Correspondance de Voltaire/1753/Lettre 2516

La bibliothèque libre.
Correspondance de Voltaire/1753
Correspondance : année 1753, Texte établi par Condorcet, GarnierŒuvres complètes de Voltaire, tome 37 (p. 564).

2516. — À MADAME DE FONTAINE.
Berlin, le 7 février.

Ma très-chère nièce, je suis bien malade, et il se peut faire que tout ceci achève de dissoudre ma frêle machine. Je vous avoue que quand je reçus, dans des circonstances aussi funestes, la plaisanterie que vous m’envoyâtes, je ne crus pas qu’elle fût d’un Suisse, et je m’imaginais que des mains qui devaient m’être chères s’amusaient à déchirer mes blessures sans savoir à quel point j’étais blessé. Je suis plus touché des marques d’amitié que vous me donnez que je n’ai été fâché de la plaisanterie ou de l’indifférence.
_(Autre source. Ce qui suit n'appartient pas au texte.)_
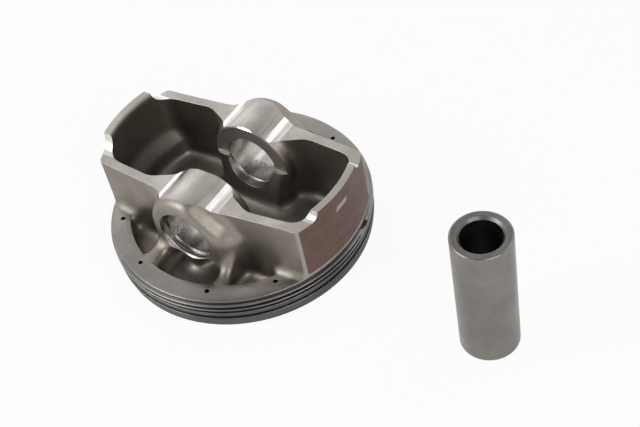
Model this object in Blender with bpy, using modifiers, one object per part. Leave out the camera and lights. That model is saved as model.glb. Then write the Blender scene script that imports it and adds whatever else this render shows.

Mon aventure est une suite de la jalousie et de la profonde noirceur dont les hommes sont capables. Votre amitié est pour moi une consolation dont j’avais besoin. Je me flatte que le roi de Prusse aura assez d’humanité pour me permettre de venir chercher à guérir ou à mourir dans le sein de ma famille, que j’avais abandonnée uniquement pour lui. Je ne lui ai jamais manqué, et il est à croire qu’il aura pitié de mon état : cet état est si violent que je n’ai pas la force de vous faire une plus longue lettre.